Non-fiction Award Judges
Griffin Shea is the founder of Bridge Books, an independent bookstore in downtown Johannesburg, and the author of a young adult novel, The Golden Rhino. Bridge Books focuses on African literature, and on finding new ways of getting books to readers. The store’s non-profit African Book Trust is the lead partner in the Literary District project, a collaboration among booksellers, city agencies, businesses and other volunteers. Before opening Bridge Books, Griffin worked as a journalist for 15 years, mostly with the international news agency Agence France-Press (AFP).
Nomavenda Mathiane has been a journalist for more than 35 years. Her writing career began in 1975 as a reporter at The World newspaper, and she later joined Frontline magazine where she specialised in writing about life in South African townships. Since then she has worked for most of SA’s major newspapers. She has written three books: Beyond the Headlines, South Africa: Diary of Troubled Times, and Eyes in the Night: An Untold Zulu Story. She now teaches isiZulu at a private primary school.
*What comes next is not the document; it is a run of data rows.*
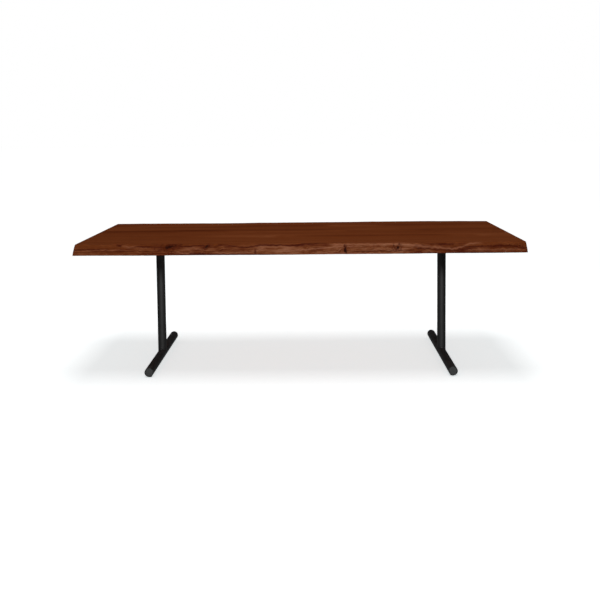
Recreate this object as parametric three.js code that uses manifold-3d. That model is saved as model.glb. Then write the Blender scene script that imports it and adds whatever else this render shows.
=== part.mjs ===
// A live-edge plank table on two T-shaped legs of round steel tube.
// Millimetres. +Z is up, +X runs along the table and -Y is its front.
// The origin is on the floor, under the centre of the top.
import Module from 'manifold-3d';
import * as THREE from 'three';
import { mergeVertices } from 'three/addons/utils/BufferGeometryUtils.js';

const wasm = await Module();
wasm.setup();

// Whole table
const LENGTH = 2438;
const HEIGHT = 762;
const TOP_THICKNESS = 54;
const LEG_X = 846;
const GAP = 0.3;

// Top: the seams between its boards from front to back, and the width of a glue line
const SEAMS = [-345, -232, -108, 4, 122, 228, 348];
const GLUE_LINE = 0.2;

// Live edges: stations [x, y] along the upper and the lower arris, which the tree's outline wanders through
const FRONT_UPPER = [
  [-1219, -457], [-960, -461], [-700, -466], [-420, -469], [-160, -471], [120, -473],
  [420, -477], [610, -476], [790, -465], [930, -475], [1080, -472], [1219, -468],
];
const FRONT_LOWER = [
  [-1219, -506], [-1000, -511], [-800, -519], [-640, -515], [-360, -518], [-55, -523],
  [130, -518], [420, -519], [590, -517], [730, -511], [1060, -512], [1219, -507],
];
const REAR_UPPER = [
  [-1219, 471], [-1000, 474], [-760, 467], [-480, 461], [-250, 471], [60, 475],
  [330, 478], [530, 486], [715, 489], [920, 483], [1080, 475], [1219, 465],
];
const REAR_LOWER = [
  [-1219, 508], [-980, 515], [-720, 502], [-470, 498], [-180, 513], [100, 508],
  [380, 514], [650, 523], [900, 516], [1060, 519], [1219, 503],
];
const EDGE_STEPS = 48;
const FACE_STEPS = 3;
const FACE_BELLY = 0.07;

// Legs
const TUBE_RADIUS = 25.4;
const TUBE_WALL = 3;
const TUBE_SIDES = 40;
const BASE_LENGTH = 783;

// Mounting plates, each with round holes on its centre line and slots near its corners
const PLATE_LENGTH = 640;
const PLATE_WIDTH = 120;
const PLATE_THICKNESS = 8;
const PLATE_CORNER = 14;
const CENTRE_HOLE_Y = 150;
const SLOT_X = 42;
const SLOT_Y = 285;
const SLOT_TRAVEL = 8;
const HOLE_RADIUS = 4.5;
const HOLE_SIDES = 16;
const FASTENER_SIDES = 12;

// Hex flange bolts, M8, and the threaded inserts that they go into
const BOLT_RADIUS = 4;
const BOLT_LENGTH = 25;
const BOLT_FLANGE_RADIUS = 8.9;
const BOLT_FLANGE_HEIGHT = 2.6;
const BOLT_HEAD_HEIGHT = 8;
const BOLT_HEX_RADIUS = 7.5;
const BOLT_POINT = 1;
const INSERT_RADIUS = 7;
const INSERT_LENGTH = 20;
const INSERT_HOLE_DEPTH = 29;
const THREAD_CLEARANCE_RADIUS = BOLT_RADIUS + GAP;

// End caps, cups pressed into the ends of the base tubes
const CAP_RADIUS = TUBE_RADIUS - TUBE_WALL - GAP;
const CAP_RECESS = 1;
const CAP_DEPTH = 13;
const CAP_FACE = 3;
const CAP_SKIRT = 2;
const CAP_CHAMFER = 1.2;
const CAP_SIDES = 24;

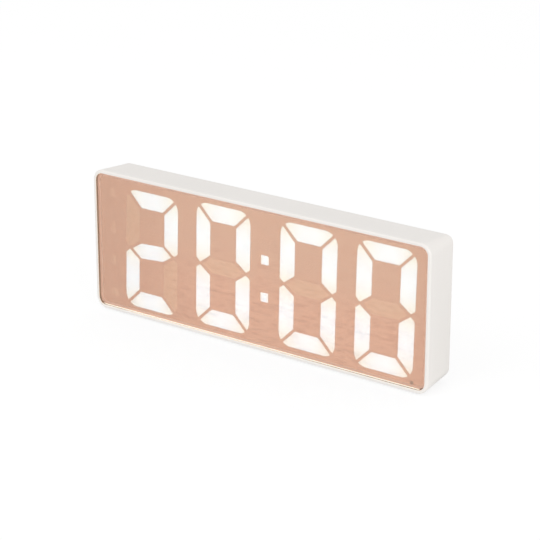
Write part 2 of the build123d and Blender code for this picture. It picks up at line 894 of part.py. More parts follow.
# Power socket: a flat shell with rounded ends, and the tongue inside it
socket_back = housing_depth - socket_sink
with BuildPart() as power_socket:
    with BuildSketch(face_plane(control_back)):
        with Locations(socket_place):
            SlotOverall(socket_width, socket_height)
            SlotOverall(
                socket_width - 2 * socket_shell, socket_height - 2 * socket_shell, mode=Mode.SUBTRACT
            )
    extrude(amount=control_back - socket_back)
save(power_socket, "power_socket")

with BuildPart() as socket_tongue:
    with BuildSketch(face_plane(control_back)):
        with Locations(socket_place):
            SlotOverall(socket_width - 2 * socket_shell, socket_height - 2 * socket_shell)
    extrude(amount=-socket_base)
    with BuildSketch(face_plane(control_back)):
        with Locations(socket_place):
            Rectangle(tongue_board_width, tongue_board_height)
    extrude(amount=control_back - socket_back + tongue_board_sink)
save(socket_tongue, "socket_tongue")

# Temperature probe on the control board
with BuildPart() as temperature_probe:
    with BuildSketch(face_plane(control_back)):
        with Locations(probe_place):
            Circle(probe_radius)
    extrude(amount=-probe_height)
save(temperature_probe, "temperature_probe")

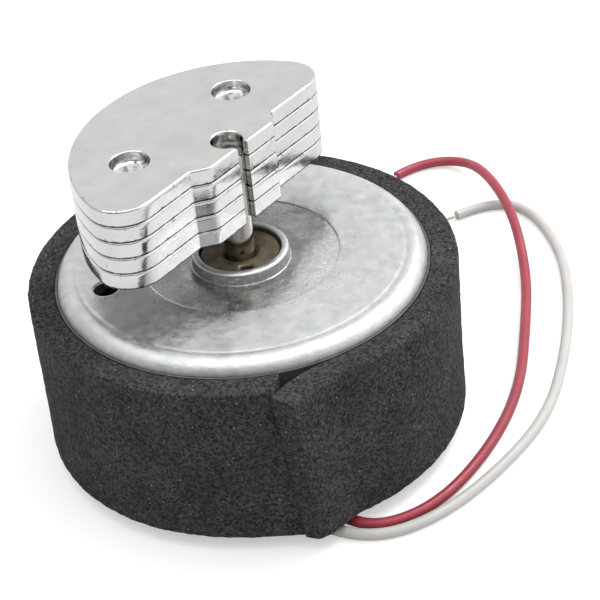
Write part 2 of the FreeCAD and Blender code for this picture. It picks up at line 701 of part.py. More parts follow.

Bongani Ngqulunga is director of the Johannesburg Institute for Advanced Study at the University of Johannesburg. He is the author of The Man Who Founded the ANC: A Biography of Pixley ka Isaka Seme, which won multiple awards, including the Sunday Times Alan Paton Award for non-fiction in 2018. Ngqulunga was educated at the University of KwaZulu-Natal and at Brown University in the United States, where he obtained a doctoral degree.
About the awards
In order qualify for the awards, books must be written by a South African citizen—at home or abroad—or a non-citizen who has been resident in South Africa for more than three consecutive years. Academic textbooks and books in non-narrative genres (self-help, business-related books, etc.) are not considered. The work must be written in English and must not be self-published—entries are only accepted from established trade publishers.
In previous years, the winners received R100,000 prize money. Prize money for this year’s awards has not yet been announced.